** Set exercise **
Copy, character for character, the lines running from the one with "more is longer" to the one with "from bpy.types import", ends included. Leave out every other line.

═════ Dataset excerpt ═════

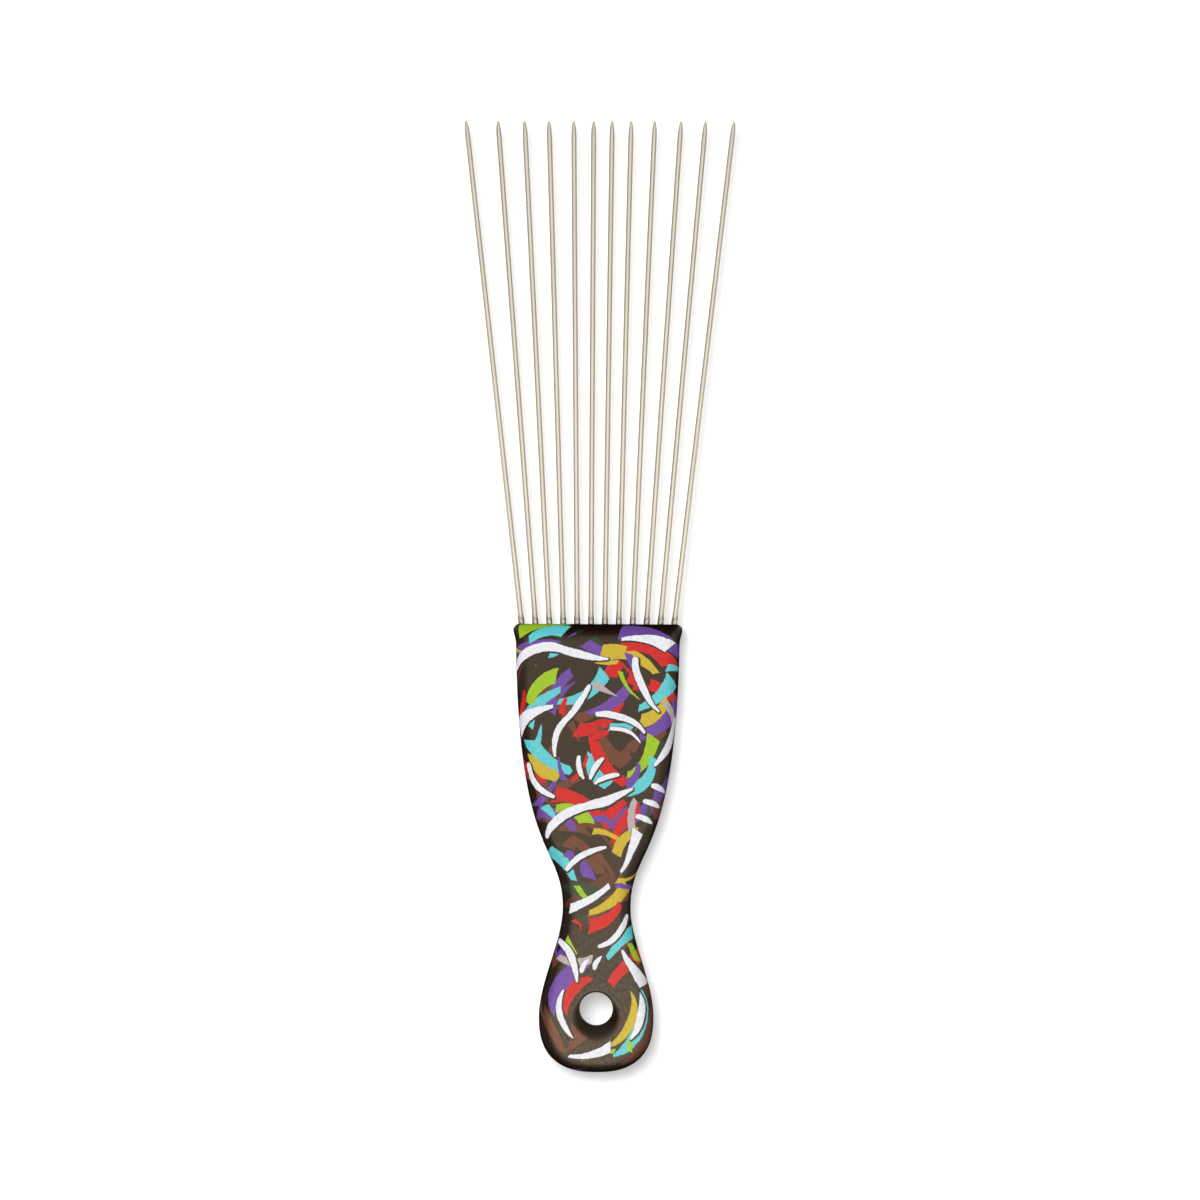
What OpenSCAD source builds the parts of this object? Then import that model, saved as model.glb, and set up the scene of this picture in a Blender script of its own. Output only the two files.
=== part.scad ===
// Afro pick: a moulded handle with a hanging hole, and a fan of straight steel pins set into its head.
// It lies on its back: X across, Y from the handle's rounded end towards the pin points, Z up.
// The origin is on the surface that it lies on, below the middle of its overall box.

/* [Handle outline] */
// Length from the top edge, where the pins leave, down to the narrowest place of the waist
head_l = 71.6; // [60:0.2:85]
// Length from the waist down to the widest place of the rounded end
neck_l = 27.4; // [20:0.2:36]
// Length from the widest place of the rounded end to the tip of the handle
end_l = 14; // [12:0.2:20]
// Width of the head
head_w = 41.2; // [36:0.1:50]
// Width of the waist
waist_w = 17.1; // [13:0.1:24]
// Width of the rounded end
end_w = 28.9; // [25:0.1:36]

/* [Handle section] */
// Thickness of the handle
handle_t = 10; // [8.4:0.1:14]
// Radius of the rounding along the handle's sides
edge_r = 3.6; // [2:0.1:4]
// How far down the faces the longer rounding of the top edge reaches
brow_l = 4.2; // [3:0.1:6]

/* [Lip] */
// Length of the stretch below the top edge that flares out to the lip
lip_l = 7; // [6.5:0.1:12]
// How far the lip stands out past each side of the head
lip_out = 0.7; // [0.2:0.1:1.5]
// Radius of the lip's corners, seen from the front
corner_r = 1.5; // [0.8:0.1:2.2]

/* [Hanging hole] */
// Diameter of the hanging hole
hole_d = 8.4; // [6:0.1:10]
// Distance from the tip of the handle to the hole's centre
hole_up = 16; // [14:0.2:20]
// Radius of the rounding round each mouth of the hole
rim_r = 0.8; // [0.4:0.1:1.6]
// How far the dish in each mouth reaches past the hole, towards the tip of the handle
dish_w = 4.2; // [3.4:0.1:4.8]
// Distance from the hole's centre down to the dish's centre
dish_down = 1.8; // [1.4:0.05:2.2]
// Radius of the dish's rolled border
dish_r = 2.6; // [1.6:0.1:3.4]
// Slope of the dish's side below its border, in degrees
dish_slope = 42; // [30:1:50]

/* [Pins] */
// How far the pins reach past the top edge of the handle
pin_reach = 127; // [80:1:160]
// Diameter of a pin
pin_d = 1.32; // [1:0.02:1.8]
// Lean of the outermost pins to each side, in degrees
fan_lean = 6.55; // [3:0.05:8]
// Distance from the lip's side to the axis of the outermost pin, at the top edge
pin_margin = 2.05; // [1.5:0.05:4]
// Length of a pin's rounded point
point_l = 4.4; // [1:0.1:6]
// Diameter of the shoulder where a pin leaves the head
shoulder_d = 1.52; // [1.4:0.02:2.2]
// Length of the shoulder above the top edge, with its taper
shoulder_l = 4; // [2:0.1:8]

/* [Pin roots] */
// Depth that a pin is moulded into the head
root_l = 18; // [12:0.5:30]
// Depth of the shoulder below the top edge
shoulder_sunk = 1.2; // [0.5:0.1:3]
// Width of a ring groove that locks the root
groove_w = 1.2; // [0.6:0.1:2]
// Depth of a ring groove
groove_deep = 0.2; // [0.1:0.02:0.3]
// Spacing of the ring grooves
groove_pitch = 3; // [2.2:0.1:4]
// Clearance between a root and the plastic round it
mould_gap = 0.01; // [0.01:0.01:0.05]

/* [Hidden] */
$fn = 64;

// Each pin's lean as a share of the outermost pins' lean, from left to right. The wires are set a little
// unevenly, as on the real tool.
lean_shares = [-1, -0.69, -0.47, -0.285, -0.095, 0.01, 0.09, 0.18, 0.35, 0.565, 0.75, 1];
pin_count = len(lean_shares);

// Overall sizes and the places along Y that follow from them
handle_l = head_l + neck_l + end_l;
overall_l = handle_l + pin_reach;
tip_y = overall_l / 2;
top_y = tip_y - pin_reach;
waist_y = top_y - head_l;
wide_y = waist_y - neck_l;
foot_y = wide_y - end_l;
hole_y = foot_y + hole_up;
mid_z = handle_t / 2;
lip_w = head_w + 2 * lip_out;
pin_pitch = (lip_w - 2 * pin_margin) / (pin_count - 1);

// The roundings are limited by half the handle's thickness
edge_z_r = min(edge_r, mid_z);
rim_z_r = min(rim_r, mid_z);
// Share of the handle's thickness that a dish takes at most
dish_deep_share = 0.4;
dish_deep = handle_t * dish_deep_share;
// Overrun of the cuts past the faces
cut_over = handle_t / 10;

// Power of the rounded end's outline: 2 would be an ellipse, more is squarer
end_power = 2.5;
// Handles of the outline's two curves, as shares of the curve's length and of its change of width
waist_below_share = 0.3;
wide_above_share = 0.32;
waist_above_share = 0.25;
head_below_share = 0.82;
head_taper_share = 0.08;
// The corners stay round on the flat faces too, by this share of the lip's corner radius
inner_corner_share = 0.25;

// Steps of the outline's stretches and of the rounding
end_steps = 18;
neck_steps = 14;
head_steps = 24;
lip_steps = 9;
corner_steps = 6;
edge_steps = 7;

// Steps of a pin's point and of its shoulder's taper
point_steps = 8;
taper_steps = 5;
// Share of the shoulder above the top edge that keeps its full diameter
shoulder_full_share = 0.25;
// Ring grooves on a root, the first one this share of the pitch above the root's end
groove_count = 4;
groove_first_share = 0.7;
// Chamfer of the root's end, as a share of the pin's radius
root_chamfer_share = 0.4;

// Node names
function pin_name(i) = str(i < 9 ? "pin_0" : "pin_", i + 1);

// Colours
print_dark = [0.24, 0.2, 0.16];
steel_satin = [0.82, 0.79, 0.72];

// A cubic curve through p and s with the handles q and r, at t from 0 to 1, and its direction there
function curve_point(p, q, r, s, t) =
    pow(1 - t, 3) * p + 3 * pow(1 - t, 2) * t * q + 3 * (1 - t) * t * t * r + pow(t, 3) * s;
function curve_direction(p, q, r, s, t) =
    pow(1 - t, 2) * (q - p) + 2 * (1 - t) * t * (r - q) + t * t * (s - r);

// The point at distance d inside an outline point p, where the outline faces along n
function inside(p, n, d) = p - n / norm(n) * d;
// Right-hand side of a direction: the way that the right half of the outline faces
function facing(v) = [v[1], -v[0]];

// Smooth step from 0 to 1
function ease(v) = v * v * (3 - 2 * v);

// Rounded end: a superellipse from the tip of the handle to its widest place
function end_points(inset) = [
    for (i = [0 : end_steps - 1])
        let (
            a = 90 * i / end_steps,
            x_share = pow(sin(a), 2 / end_power),
            y_share = pow(cos(a), 2 / end_power),
            p = [end_w / 2 * x_share, wide_y - end_l * y_share],
            n = [pow(x_share, end_power - 1) / end_w * 2, -pow(y_share, end_power - 1) / end_l]
        )
        inside(p, n, inset)
];

// From the widest place of the rounded end up to the waist
function neck_points(inset) = [
    for (i = [0 : neck_steps - 1])
        let (
            p = [end_w / 2, wide_y],
            q = p + [0, neck_l * wide_above_share],
            s = [waist_w / 2, waist_y],
            r = s - [0, neck_l * waist_below_share],
            t = i / neck_steps
        )
        inside(curve_point(p, q, r, s, t), facing(curve_direction(p, q, r, s, t)), inset)
];

// From the waist up to the foot of the lip
function head_points(inset) = [
    for (i = [0 : head_steps - 1])
        let (
            run = head_l - lip_l,
            widening = (head_w - waist_w) / 2,
            p = [waist_w / 2, waist_y],
            q = p + [0, run * waist_above_share],
            s = [head_w / 2, top_y - lip_l],
            r = s - [widening * head_taper_share, run * head_below_share],
            t = i / head_steps
        )
        inside(curve_point(p, q, r, s, t), facing(curve_direction(p, q, r, s, t)), inset)
];

// Radius of the lip's corner on the ring whose rounding has gone share g of its way
function ring_corner(g) = corner_r * (1 - (1 - inner_corner_share) * g);

// The flaring side of the lip. Its points slide down as the rounding of the top edge comes over.
function lip_points(g) = [
    for (i = [0 : lip_steps - 1])
        let (
            v = i / lip_steps,
            low_y = top_y - lip_l,
            high_y = top_y - brow_l * g - ring_corner(g)
        )
        [head_w / 2 + lip_out * ease(v * v) - edge_r * g, low_y + (high_y - low_y) * v]
];

// The lip's rounded corner
function corner_points(g) = [
    for (i = [0 : corner_steps])
        let (
            a = 90 * i / corner_steps,
            r = ring_corner(g),
            centre = [lip_w / 2 - edge_r * g - r, top_y - brow_l * g - r]
        )
        centre + r * [cos(a), sin(a)]
];

// One whole ring of the outline, drawn in by share g of the rounding, at height z
function ring(g, z) =
    let (
        half = concat(end_points(edge_r * g), neck_points(edge_r * g), head_points(edge_r * g),
                      lip_points(g), corner_points(g)),
        last = len(half) - 1
    )
    concat([for (p = half) [p[0], p[1], z]],
           [for (i = [last : -1 : 1]) [-half[i][0], half[i][1], z]]);

// Heights and shares of the rings, from the back face up to the front face
function back_rings() = [
    for (k = [0 : edge_steps])
        let (a = 90 * k / edge_steps)
        [1 - sin(a), edge_z_r * (1 - cos(a))]
];
function front_rings() = [for (k = [edge_steps : -1 : 0]) [back_rings()[k][0], handle_t - back_rings()[k][1]]];

// The handle's plain body: rings of the outline joined into one closed skin with flat faces
module handle_body() {
    levels = concat(back_rings(), front_rings());
    points = [for (level = levels) each ring(level[0], level[1])];
    count = len(points) / len(levels);
    top = len(levels) - 1;
    skin = [
        for (k = [0 : top - 1], i = [0 : count - 1])
            let (
                j = (i + 1) % count,
                a = k * count + i,
                b = k * count + j,
                c = a + count,
                d = b + count
            )
            each [[a, d, b], [a, c, d]]
    ];
    // Each flat face is laid in rungs from one side of the outline to the other
    last = (count - 1) / 2;
    back = concat([[1, 0, count - 1]],
                  [for (i = [1 : last - 1]) [i + 1, i, count - i, count - i - 1]]);
    front = [for (rung = back) [for (k = [len(rung) - 1 : -1 : 0]) top * count + rung[k]]];
    polyhedron(points, concat(skin, back, front));
}

// The cut for the hanging hole: a straight bore, whose mouth on each side is rounded all round and dished
// towards the tip of the handle
module hanging_hole() {
    translate([0, hole_y, -cut_over])
        cylinder(d = hole_d, h = handle_t + 2 * cut_over);
    for (side = [0, 1])
        translate([0, hole_y, side * handle_t])
            mirror([0, 0, 1 - side]) {
                mouth_cut(hole_d / 2 + rim_r, rim_z_r);
                translate([0, -dish_down, 0])
                    dish_cut(hole_d / 2 + dish_w - dish_down, dish_r);
            }
}

// The cut for a mouth with its border at radius border, from where its side rolls inwards with radius r. It
// has z 0 on the face of the handle.
module mouth_cut(border, r) {
    rotate_extrude()
        difference() {
            translate([0, -r])
                square([border, r + cut_over]);
            translate([border, -r])
                circle(r);
        }
}

// The cut for a dish, which has its border at radius border. From there its side rolls inwards with radius
// r until it has its full slope, and goes on straight.
module dish_cut(border, r) {
    bend = [border - r * sin(dish_slope), -r * (1 - cos(dish_slope))];
    low = bend[1] - bend[0] * tan(dish_slope) - dish_deep;
    rotate_extrude()
        difference() {
            translate([0, -dish_deep])
                square([border, dish_deep + cut_over]);
            translate([border, -r])
                circle(r);
            polygon([bend, [0, low + dish_deep], [0, low], [border, low], [border, -r]]);
        }
}

// Points of a root's ring grooves, on a shaft of radius r
function groove_points(r, grow) = [
    for (k = [0 : groove_count - 1])
        let (
            low = -root_l + groove_pitch * (groove_first_share + k) + grow,
            high = low + groove_w - 2 * grow
        )
        each [[r, low], [r - groove_deep, low], [r - groove_deep, high], [r, high]]
];

// Points of the shoulder, which eases from its full radius into the pin's
function taper_points(r, shoulder_r) = [
    for (k = [0 : taper_steps])
        let (v = k / taper_steps)
        [shoulder_r + (r - shoulder_r) * ease(v),
         shoulder_l * (shoulder_full_share + (1 - shoulder_full_share) * v)]
];

// Points of the rounded point, a half ellipse that ends on the axis
function tip_points(r, l) = [
    for (k = [0 : point_steps])
        let (a = 90 * k / point_steps)
        [k == point_steps ? 0 : r * cos(a), l - point_l + point_l * sin(a)]
];

// A pin of length l past the top edge, standing along Z with z 0 at the edge. The cut that holds its root
// is the same shape, grown by the clearance.
module pin_solid(l, grow = 0) {
    r = pin_d / 2 + grow;
    shoulder_r = shoulder_d / 2 + grow;
    chamfer = pin_d / 2 * root_chamfer_share;
    rotate_extrude()
        polygon(concat(
            [[0, -root_l - grow], [r - chamfer, -root_l - grow], [r, -root_l - grow + chamfer]],
            groove_points(r, grow),
            [[r, -shoulder_sunk - grow - chamfer], [shoulder_r, -shoulder_sunk - grow]],
            taper_points(r, shoulder_r),
            tip_points(r, l)
        ));
}

// Puts a pin in its place in the fan
module in_fan(i) {
    translate([pin_pitch * (i - (pin_count - 1) / 2), top_y, mid_z])
        rotate([0, 0, -fan_lean * lean_shares[i]])
            rotate([-90, 0, 0])
                children();
}

// All the points end on one line, so a pin that leans more is longer
function pin_length(i) = pin_reach / cos(fan_lean * lean_shares[i]);

module handle() {
    color(print_dark)
        difference() {
            handle_body();
            hanging_hole();
            for (i = [0 : pin_count - 1])
                in_fan(i)
                    pin_solid(pin_length(i), mould_gap);
        }
}

module pin(i) {
    color(steel_satin)
        in_fan(i)
            pin_solid(pin_length(i));
}

handle();
for (i = [0 : pin_count - 1])
    pin(i);
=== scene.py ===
"""Looks of an afro pick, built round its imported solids.

The pick lies on its back. X runs across it, Y from the rounded end of the handle to the pin points, and Z up
out of its front face. Lengths here are in millimetres, as on a workshop drawing, unless a comment says
otherwise. A mesh, a light and the camera get them in metres.
"""

import logging
import math
from dataclasses import dataclass, replace
from enum import Enum
from typing import Sequence, Union

import bpy
import numpy as np
from bpy.types import Material, Node, NodeSocket, NodeTree, Object
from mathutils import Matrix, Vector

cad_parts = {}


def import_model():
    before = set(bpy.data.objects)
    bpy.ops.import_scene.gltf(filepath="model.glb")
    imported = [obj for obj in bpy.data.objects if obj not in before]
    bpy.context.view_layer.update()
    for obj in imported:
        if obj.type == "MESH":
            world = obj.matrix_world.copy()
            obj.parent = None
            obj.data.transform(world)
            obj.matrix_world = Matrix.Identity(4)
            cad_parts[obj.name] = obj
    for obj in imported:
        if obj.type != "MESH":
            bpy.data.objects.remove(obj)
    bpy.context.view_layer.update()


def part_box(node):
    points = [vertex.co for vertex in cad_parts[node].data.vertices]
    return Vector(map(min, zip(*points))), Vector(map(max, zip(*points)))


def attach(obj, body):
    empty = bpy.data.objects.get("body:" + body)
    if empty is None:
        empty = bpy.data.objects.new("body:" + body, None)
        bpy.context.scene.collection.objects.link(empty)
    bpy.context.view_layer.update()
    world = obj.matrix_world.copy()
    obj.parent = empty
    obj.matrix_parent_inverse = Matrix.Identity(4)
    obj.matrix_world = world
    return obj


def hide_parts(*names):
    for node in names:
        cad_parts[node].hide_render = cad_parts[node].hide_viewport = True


MM = 0.001
# Steps to a millimetre that places are rounded to where grids are welded.
WELD_STEPS = 1e5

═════

** Complete answer **
// All the points end on one line, so a pin that leans more is longer
function pin_length(i) = pin_reach / cos(fan_lean * lean_shares[i]);

module handle() {
    color(print_dark)
        difference() {
            handle_body();
            hanging_hole();
            for (i = [0 : pin_count - 1])
                in_fan(i)
                    pin_solid(pin_length(i), mould_gap);
        }
}

module pin(i) {
    color(steel_satin)
        in_fan(i)
            pin_solid(pin_length(i));
}

handle();
for (i = [0 : pin_count - 1])
    pin(i);
=== scene.py ===
"""Looks of an afro pick, built round its imported solids.

The pick lies on its back. X runs across it, Y from the rounded end of the handle to the pin points, and Z up
out of its front face. Lengths here are in millimetres, as on a workshop drawing, unless a comment says
otherwise. A mesh, a light and the camera get them in metres.
"""

import logging
import math
from dataclasses import dataclass, replace
from enum import Enum
from typing import Sequence, Union

import bpy
import numpy as np
from bpy.types import Material, Node, NodeSocket, NodeTree, Object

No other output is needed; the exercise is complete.